In ways I can only intuit, some form of love is the impulse behind all of existence. But it remains a mystery to me most days. I get a glimpse here and there, especially in nature or when I am with my beloved, but I seldom can hold it as an experience. Too much wounding. Too much separate ego keeping me trapped in duality, experiencing myself as separate from that love.
Our birthright as human beings is to have direct access to perfect love, and our privilege is to serve as a channel through which it flows.

~ John Welwood, Perfect Love, Imperfect Relationships
I crave that experience, being the channel for the eros that is everything. But I am seldom quiet enough to feel what is always already there.
damp musk of desert rain
moistens dry earth,
droplets reflecting a cool sunrise
fall from fresh ocotillo leaves,
while a cardinal and his mate
make the morning rounds:
nothing is out of place
So rarely do those moments come -- so peaceful when they do.

After so many years of trying to stay numb by any means possible -- all of them a way of wooing death -- I now seek out feeling, life, wherever I can find it.

Whether through music, movies, poetry, or even television, I seek out things that can thaw the ice in my chest. And it works.

At first all that came was pain -- years and years of buried pain all needing to be released. So many tears, so much hurt. All the childhood wounds never given expression because boys don't cry. All the teen angst never acknowledged because I had to be cool and confident. All the sorrow of first love gone wrong then drowned in gallons of alcohol.

A lot of the pain was aloneness, a deeply painful isolation from myself, from the world, from life, but most of all, from love. I felt abandoned by everything and everyone, especially myself.

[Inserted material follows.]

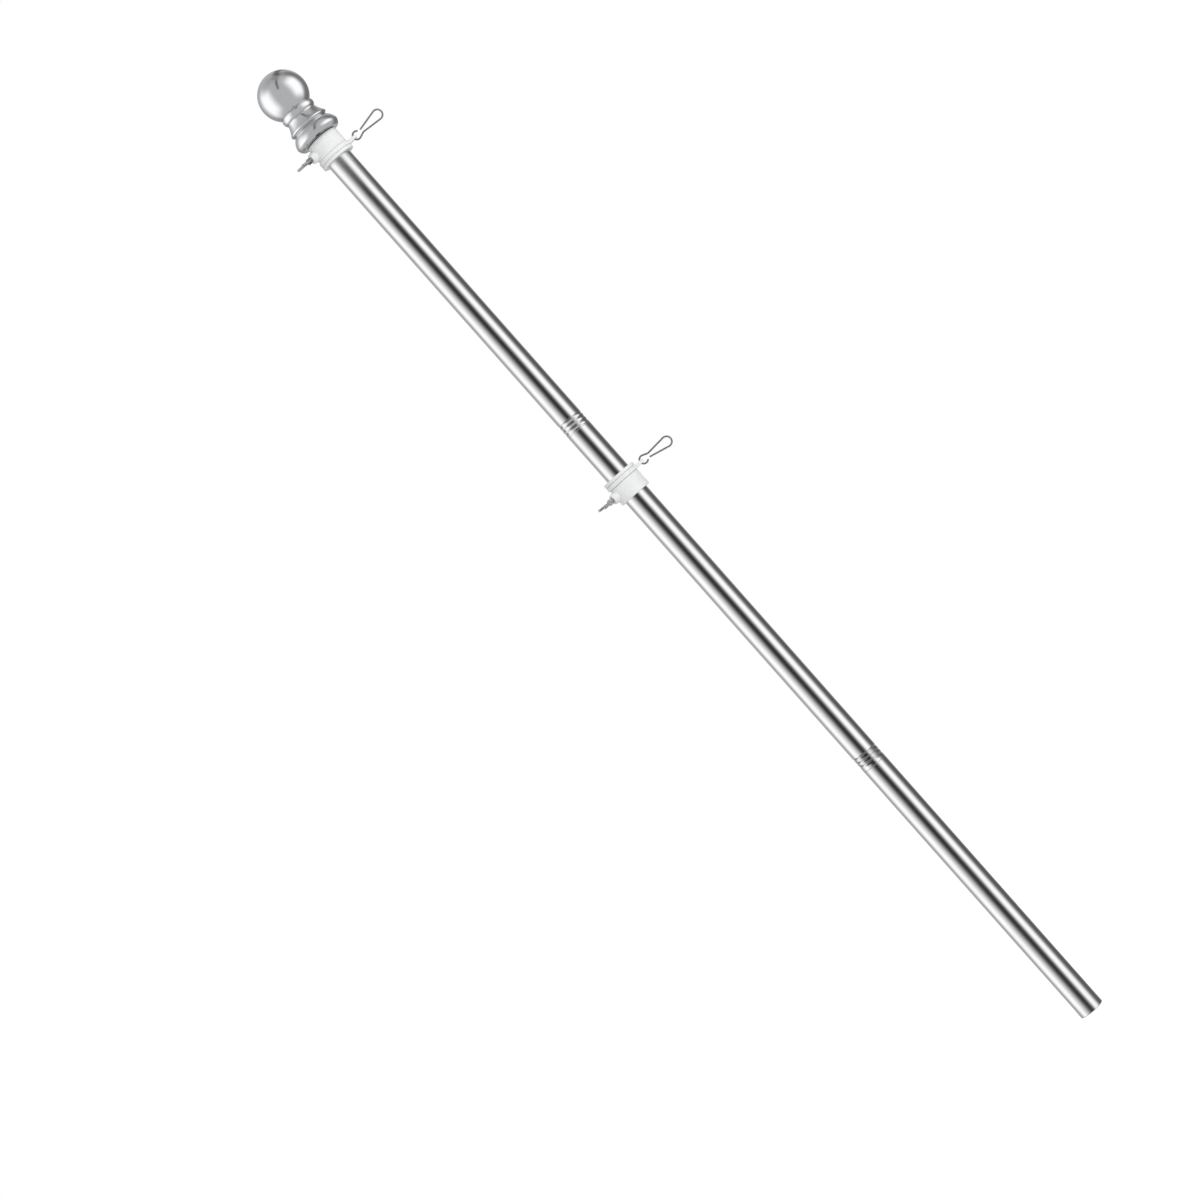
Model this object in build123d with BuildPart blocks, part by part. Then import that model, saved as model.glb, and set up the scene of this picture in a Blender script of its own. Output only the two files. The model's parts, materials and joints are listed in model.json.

Over time however, something has changed. The pain is no longer of abandonment, but of separateness. There is a great river of life flowing beneath the surface of things -- a river I know but that I am not of.
River, river carry me on
Living river carry me on
River, river carry me on
To the place where I come from

So deep, so wide, will you take me on
your back for a ride
If I should fall, would you swallow me
deep inside

River, show me how to float
I feel like I'm sinking down
Thought that I could get along
But here in this water
My feet won't touch the ground
I need something to turn myself around

~ Peter Gabriel, "Washing of the Water," from Us
Retreating again to the language of symbolism, water is the realm of the emotions. The river I sense and that Gabriel sings about is the the truth beneath the rational mind. Intellect is great, but the realm of the heart, of life, is in the feeling. It can keep us afloat, or we can freeze it and suffer the loss of life that choice entails.

I didn't trust feeling because, in part, I was taught not to trust it. So I froze it out. But as it thaws, what I realize is that feeling is what connects us with other people.

The separation I feel sometimes, that pain that comes up, is the recognition that we are all linked in ways we can never understand with our minds. When women grieve the loss of children in some far away place, I feel their loss. When a man looks on in horror at the lifeless bodies of his family, I feel his suffering. When an animal is caught in a trap, I feel its fear. When a man beats his girlfriend, I understand his lack of self-esteem, his loss of control over his fear.
I am a man; nothing human is alien to me.

~ Terence, Heuton Timoroumenos
And with that recognition comes humility. I am a human being capable of all things human beings are capable of -- good and bad.
This kind of questioning is the journey itself. The fruition lies in beginning to realize our kinship with all humanity. We realize that we have a share in whatever everyone else has and is.

~ Pema Chodron, Awakening Loving-Kindness
Think about that statement: we have a share in whatever everyone else has and is. How do we let that in, fully, and not be overwhelmed by its truth?